Plaintiff was sexually harassed and males were not sexually harassed by plaintiff's supervisor and a prima facie showing of a gender-based application of a practice or policy in violation of Title VII has been proven by plaintiff. JM has failed to rebut plaintiff's prima facie case.

Defendant, JM, has failed to affirmatively establish the absence of discrimination by the clear weight of the evidence.

Defendant's allegations that plaintiff's termination was based on poor work performance instead of refusal of a supervisor's sexual advances has not been established. Defendant must establish by clear weight of the evidence that these allegations *1391 were not a pretext. This JM has failed to do.

In the context of this case, an employer as JMis liable for Title VII violations occasioned by discriminatory practices of supervisory personnel.

Plaintiff is entitled to damages in the form of back pay and lost employment benefits. Appropriate considerations include the difference between the salary plaintiff would have made had she remained in the JM organization and that which she actually made since her departure by way of unemployment compensation, wages, and the like. A determination of the proper amount of damages will be made in a separate order. In addition, plaintiff's attorneys are entitled to an award of reasonable attorneys' fees to be paid by defendant Johns-Manville Corporation.


[1] This memorandum contains an abbreviated statement of facts.

[2] At some point in 1974, Consigli was promoted to Assistant Vice President for Facilities Planning. Since May 1976, he has held the post of General Manager for Corporate Real Estate.
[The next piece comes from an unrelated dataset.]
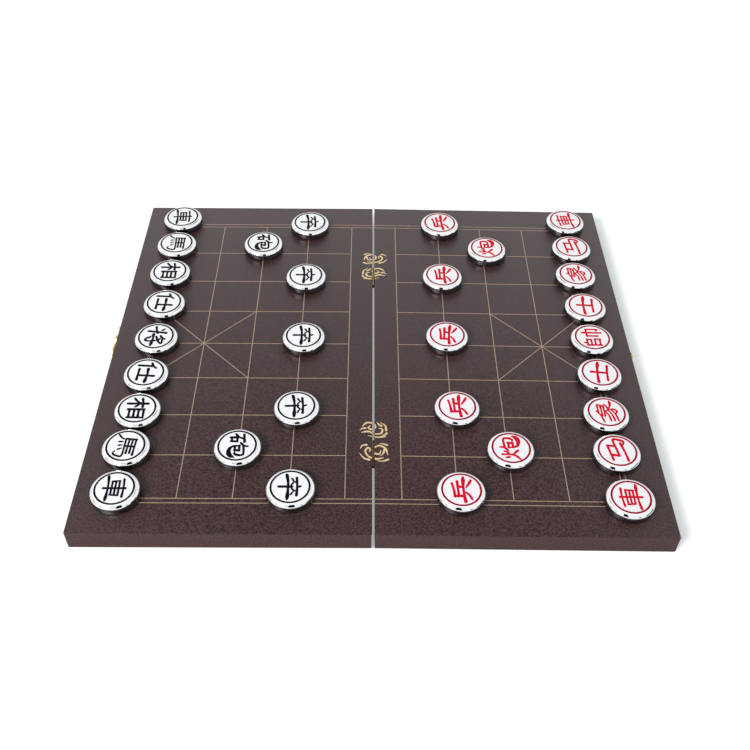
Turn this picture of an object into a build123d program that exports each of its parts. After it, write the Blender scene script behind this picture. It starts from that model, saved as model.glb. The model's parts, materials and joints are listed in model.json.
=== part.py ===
from build123d import *
import math
import os

# A folding xiangqi board box with its thirty-two pieces, lying open and set out for a game.
# Millimetres. X runs across the river: black's half is on -X and red's on +X.
# Y runs along the fold, away from the near side. Z is up, from the table.
# The origin is on the table, under the middle of the fold.
#
# Each half is a shallow tray lying hollow side down. Its pieces are drawn "outward": X is the
# distance from the fold's pin, Z the height above the rim plane, and the rim plane goes through
# the pin. The left half is the mirror image. On the table the hinge barrels lift the fold a
# little, so each half slopes down to its clasp end, which rests on the table.

# Printed grid and the margins outside it
GRID = 30.0
RIVER_WIDTH = 30.4
END_MARGIN = 24.8
SIDE_MARGIN = 23.0
PRINT_THICKNESS = 0.03

# Tray
HALF_THICKNESS = 12.0
SKIN_THICKNESS = 0.4
STEEL_THICKNESS = 0.4
PANEL_THICKNESS = 2.4
LINING_THICKNESS = 0.8
RAIL_WIDTH = 8.0
PANEL_LEDGE = 3.0
TRAY_FIT = 0.1
CORNER_RADIUS = 0.8

# Hinges
HINGE_LENGTH = 19.0
HINGE_INSET = 64.0
KNUCKLE_COUNT = 4
KNUCKLE_GAP = 0.15
BARREL_RADIUS = 1.2
PIN_RADIUS = 0.6
PIN_CLEARANCE = 0.04
LEAF_THICKNESS = 0.5
LEAF_PLAY = 0.35
LEAF_RISE = 9.0
BARREL_CLEARANCE = 0.25

# Latch on the left half's end wall, catch on the right half's
LATCH_PIVOT_Y = 8.3
CATCH_Y = -0.5
MOUNT_PLATE_THICKNESS = 0.6
LATCH_PLATE_WIDTH = 8.7
LATCH_PLATE_HEIGHT = 9.0
BOSS_RADIUS = 1.8
BOSS_HEIGHT = 0.5
HOOK_THICKNESS = 0.9
HOOK_SIDE_PLAY = 0.1
HOOK_HUB_RADIUS = 3.4
HOOK_ARM_WIDTH = 2.6
HOOK_TIP_RADIUS = 2.1
HOOK_TAIL_REACH = 12.4
HOOK_TAIL_ROOT = 3.4
HOOK_TAIL_TIP = 1.6
TAB_LENGTH = 4.0
TAB_BEND = 10.0
MOUTH_CLEARANCE = 0.25
RIVET_RADIUS = 1.0
RIVET_CLEARANCE = 0.04
RIVET_HEAD_RADIUS = 2.6
RIVET_HEAD_TOP = 1.4
RIVET_HEAD_HEIGHT = 0.8
STEM_LENGTH = 5.0
PEG_RADIUS = 0.9
PEG_HEAD_RADIUS = 2.0
PEG_HEAD_TOP = 1.7
PEG_HEAD_HEIGHT = 0.8
CATCH_PLATE_LENGTH = 12.2
CATCH_PLATE_HEIGHT = 7.0
STEM_FIT = 0.02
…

[3] Eric is the son of Isabelle Dienstbach, a JM vice president and administrative assistant to the president of JM. Mr. and Mrs. Consigli were personal friends of Mrs. Dienstbach and this relationship certainly assisted Eric's advancement in JM.

[4] As noted, Isabelle Dienstbach was an assistant vice president of the corporation and administrative assistant to the then president.

[5] Plaintiff has proven all three requisites. We note that evidence indicated no sexual advances against male employees by any JM supervisor.